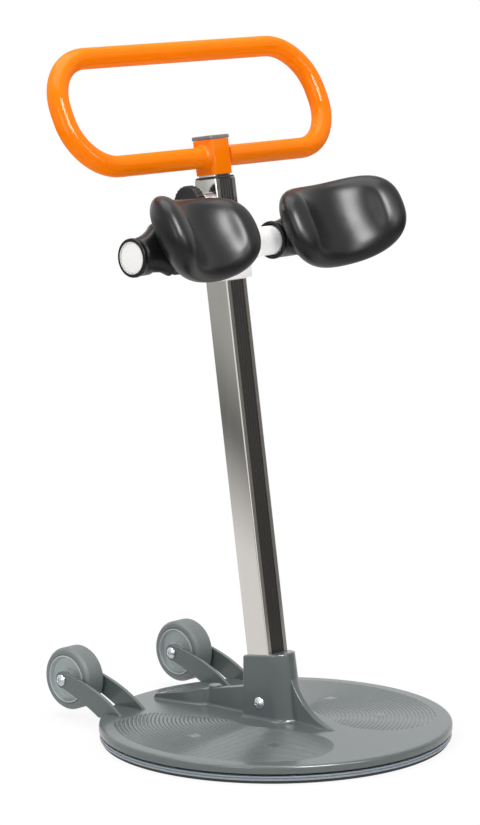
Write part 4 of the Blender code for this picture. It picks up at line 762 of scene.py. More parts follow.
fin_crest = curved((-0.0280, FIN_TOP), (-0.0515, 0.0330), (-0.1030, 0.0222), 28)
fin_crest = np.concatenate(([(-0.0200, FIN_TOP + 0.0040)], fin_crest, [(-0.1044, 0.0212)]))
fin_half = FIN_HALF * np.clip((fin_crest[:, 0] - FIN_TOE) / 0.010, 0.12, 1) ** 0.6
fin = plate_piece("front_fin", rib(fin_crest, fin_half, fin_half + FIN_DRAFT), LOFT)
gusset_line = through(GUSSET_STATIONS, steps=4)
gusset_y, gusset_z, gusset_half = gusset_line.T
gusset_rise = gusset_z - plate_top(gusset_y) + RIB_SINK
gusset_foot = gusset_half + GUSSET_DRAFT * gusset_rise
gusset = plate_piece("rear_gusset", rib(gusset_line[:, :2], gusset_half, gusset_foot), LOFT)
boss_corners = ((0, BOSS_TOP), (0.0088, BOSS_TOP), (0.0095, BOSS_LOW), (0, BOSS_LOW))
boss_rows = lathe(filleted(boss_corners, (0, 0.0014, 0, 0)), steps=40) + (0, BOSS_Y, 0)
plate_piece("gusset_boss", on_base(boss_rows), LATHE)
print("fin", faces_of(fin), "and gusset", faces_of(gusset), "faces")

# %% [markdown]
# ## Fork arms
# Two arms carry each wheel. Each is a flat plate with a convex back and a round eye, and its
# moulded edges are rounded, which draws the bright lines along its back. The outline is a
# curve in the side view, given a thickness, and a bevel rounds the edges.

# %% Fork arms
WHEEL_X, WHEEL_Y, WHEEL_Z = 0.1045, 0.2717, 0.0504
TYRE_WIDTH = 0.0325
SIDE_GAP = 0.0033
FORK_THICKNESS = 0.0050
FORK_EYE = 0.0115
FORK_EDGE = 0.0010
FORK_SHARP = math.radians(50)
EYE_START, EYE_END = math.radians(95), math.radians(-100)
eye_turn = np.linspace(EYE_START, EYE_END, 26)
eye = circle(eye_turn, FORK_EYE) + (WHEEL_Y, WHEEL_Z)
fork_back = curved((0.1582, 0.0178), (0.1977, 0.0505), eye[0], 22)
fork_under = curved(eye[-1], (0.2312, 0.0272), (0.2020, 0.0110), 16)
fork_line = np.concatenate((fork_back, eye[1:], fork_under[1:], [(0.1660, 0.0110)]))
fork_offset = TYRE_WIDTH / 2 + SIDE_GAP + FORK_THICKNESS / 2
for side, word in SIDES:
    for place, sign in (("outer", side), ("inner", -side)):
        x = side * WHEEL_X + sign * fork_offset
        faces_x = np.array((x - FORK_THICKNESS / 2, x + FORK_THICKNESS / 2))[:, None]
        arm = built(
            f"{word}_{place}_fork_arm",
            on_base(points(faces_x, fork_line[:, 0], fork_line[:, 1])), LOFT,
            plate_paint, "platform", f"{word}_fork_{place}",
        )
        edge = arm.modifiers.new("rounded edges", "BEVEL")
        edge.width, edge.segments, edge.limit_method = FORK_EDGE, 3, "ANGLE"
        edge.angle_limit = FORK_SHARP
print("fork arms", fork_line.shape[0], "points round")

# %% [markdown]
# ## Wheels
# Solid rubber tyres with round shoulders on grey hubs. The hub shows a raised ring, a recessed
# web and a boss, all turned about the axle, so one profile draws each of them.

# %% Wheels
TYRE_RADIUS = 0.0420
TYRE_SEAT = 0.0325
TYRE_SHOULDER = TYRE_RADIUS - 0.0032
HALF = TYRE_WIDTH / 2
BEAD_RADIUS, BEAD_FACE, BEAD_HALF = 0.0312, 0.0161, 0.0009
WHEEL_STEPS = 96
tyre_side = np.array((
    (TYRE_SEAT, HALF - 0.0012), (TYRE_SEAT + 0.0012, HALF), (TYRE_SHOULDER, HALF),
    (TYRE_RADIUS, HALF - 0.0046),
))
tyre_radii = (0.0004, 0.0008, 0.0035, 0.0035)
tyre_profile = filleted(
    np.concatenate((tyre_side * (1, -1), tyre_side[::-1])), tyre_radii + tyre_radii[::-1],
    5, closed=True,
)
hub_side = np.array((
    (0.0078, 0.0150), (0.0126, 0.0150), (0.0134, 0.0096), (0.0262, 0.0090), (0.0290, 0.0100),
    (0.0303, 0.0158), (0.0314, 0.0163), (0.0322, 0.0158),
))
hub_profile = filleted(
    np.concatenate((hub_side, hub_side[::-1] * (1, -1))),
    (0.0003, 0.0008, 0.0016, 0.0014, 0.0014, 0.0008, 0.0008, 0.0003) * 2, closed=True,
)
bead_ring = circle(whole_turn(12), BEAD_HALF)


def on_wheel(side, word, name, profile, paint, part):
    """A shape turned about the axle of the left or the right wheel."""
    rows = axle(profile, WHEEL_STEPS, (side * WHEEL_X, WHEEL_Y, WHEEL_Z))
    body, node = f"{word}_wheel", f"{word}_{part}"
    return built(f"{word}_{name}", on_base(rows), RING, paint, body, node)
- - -
◆ DIRECTION ◆
Repeat the material word for word, in full.

◆ TASK RESULT ◆
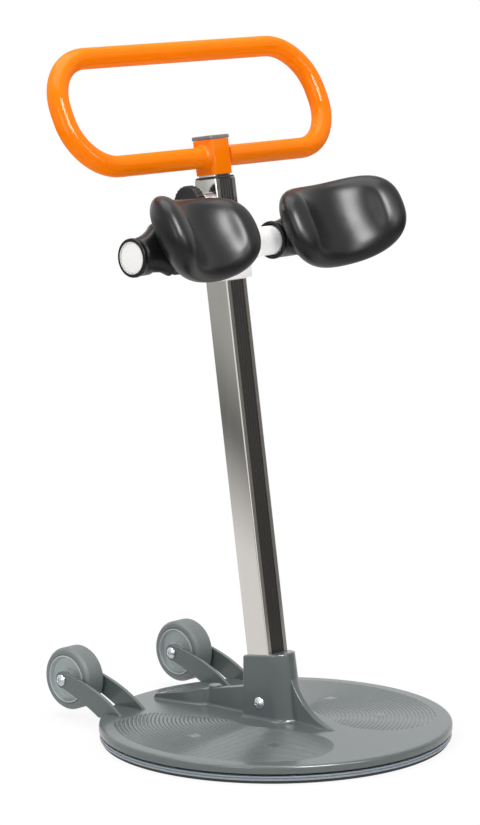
Write part 4 of the Blender code for this picture. It picks up at line 762 of scene.py. More parts follow.
fin_crest = curved((-0.0280, FIN_TOP), (-0.0515, 0.0330), (-0.1030, 0.0222), 28)
fin_crest = np.concatenate(([(-0.0200, FIN_TOP + 0.0040)], fin_crest, [(-0.1044, 0.0212)]))
fin_half = FIN_HALF * np.clip((fin_crest[:, 0] - FIN_TOE) / 0.010, 0.12, 1) ** 0.6
fin = plate_piece("front_fin", rib(fin_crest, fin_half, fin_half + FIN_DRAFT), LOFT)
gusset_line = through(GUSSET_STATIONS, steps=4)
gusset_y, gusset_z, gusset_half = gusset_line.T
gusset_rise = gusset_z - plate_top(gusset_y) + RIB_SINK
gusset_foot = gusset_half + GUSSET_DRAFT * gusset_rise
gusset = plate_piece("rear_gusset", rib(gusset_line[:, :2], gusset_half, gusset_foot), LOFT)
boss_corners = ((0, BOSS_TOP), (0.0088, BOSS_TOP), (0.0095, BOSS_LOW), (0, BOSS_LOW))
boss_rows = lathe(filleted(boss_corners, (0, 0.0014, 0, 0)), steps=40) + (0, BOSS_Y, 0)
plate_piece("gusset_boss", on_base(boss_rows), LATHE)
print("fin", faces_of(fin), "and gusset", faces_of(gusset), "faces")

# %% [markdown]
# ## Fork arms
# Two arms carry each wheel. Each is a flat plate with a convex back and a round eye, and its
# moulded edges are rounded, which draws the bright lines along its back. The outline is a
# curve in the side view, given a thickness, and a bevel rounds the edges.

# %% Fork arms
WHEEL_X, WHEEL_Y, WHEEL_Z = 0.1045, 0.2717, 0.0504
TYRE_WIDTH = 0.0325
SIDE_GAP = 0.0033
FORK_THICKNESS = 0.0050
FORK_EYE = 0.0115
FORK_EDGE = 0.0010
FORK_SHARP = math.radians(50)
EYE_START, EYE_END = math.radians(95), math.radians(-100)
eye_turn = np.linspace(EYE_START, EYE_END, 26)
eye = circle(eye_turn, FORK_EYE) + (WHEEL_Y, WHEEL_Z)
fork_back = curved((0.1582, 0.0178), (0.1977, 0.0505), eye[0], 22)
fork_under = curved(eye[-1], (0.2312, 0.0272), (0.2020, 0.0110), 16)
fork_line = np.concatenate((fork_back, eye[1:], fork_under[1:], [(0.1660, 0.0110)]))
fork_offset = TYRE_WIDTH / 2 + SIDE_GAP + FORK_THICKNESS / 2
for side, word in SIDES:
    for place, sign in (("outer", side), ("inner", -side)):
        x = side * WHEEL_X + sign * fork_offset
        faces_x = np.array((x - FORK_THICKNESS / 2, x + FORK_THICKNESS / 2))[:, None]
        arm = built(
            f"{word}_{place}_fork_arm",
            on_base(points(faces_x, fork_line[:, 0], fork_line[:, 1])), LOFT,
            plate_paint, "platform", f"{word}_fork_{place}",
        )
        edge = arm.modifiers.new("rounded edges", "BEVEL")
        edge.width, edge.segments, edge.limit_method = FORK_EDGE, 3, "ANGLE"
        edge.angle_limit = FORK_SHARP
print("fork arms", fork_line.shape[0], "points round")

# %% [markdown]
# ## Wheels
# Solid rubber tyres with round shoulders on grey hubs. The hub shows a raised ring, a recessed
# web and a boss, all turned about the axle, so one profile draws each of them.

# %% Wheels
TYRE_RADIUS = 0.0420
TYRE_SEAT = 0.0325
TYRE_SHOULDER = TYRE_RADIUS - 0.0032
HALF = TYRE_WIDTH / 2
BEAD_RADIUS, BEAD_FACE, BEAD_HALF = 0.0312, 0.0161, 0.0009
WHEEL_STEPS = 96
tyre_side = np.array((
    (TYRE_SEAT, HALF - 0.0012), (TYRE_SEAT + 0.0012, HALF), (TYRE_SHOULDER, HALF),
    (TYRE_RADIUS, HALF - 0.0046),
))
tyre_radii = (0.0004, 0.0008, 0.0035, 0.0035)
tyre_profile = filleted(
    np.concatenate((tyre_side * (1, -1), tyre_side[::-1])), tyre_radii + tyre_radii[::-1],
    5, closed=True,
)
hub_side = np.array((
    (0.0078, 0.0150), (0.0126, 0.0150), (0.0134, 0.0096), (0.0262, 0.0090), (0.0290, 0.0100),
    (0.0303, 0.0158), (0.0314, 0.0163), (0.0322, 0.0158),
))
hub_profile = filleted(
    np.concatenate((hub_side, hub_side[::-1] * (1, -1))),
    (0.0003, 0.0008, 0.0016, 0.0014, 0.0014, 0.0008, 0.0008, 0.0003) * 2, closed=True,
)
bead_ring = circle(whole_turn(12), BEAD_HALF)


def on_wheel(side, word, name, profile, paint, part):
    """A shape turned about the axle of the left or the right wheel."""
    rows = axle(profile, WHEEL_STEPS, (side * WHEEL_X, WHEEL_Y, WHEEL_Z))
    body, node = f"{word}_wheel", f"{word}_{part}"
    return built(f"{word}_{name}", on_base(rows), RING, paint, body, node)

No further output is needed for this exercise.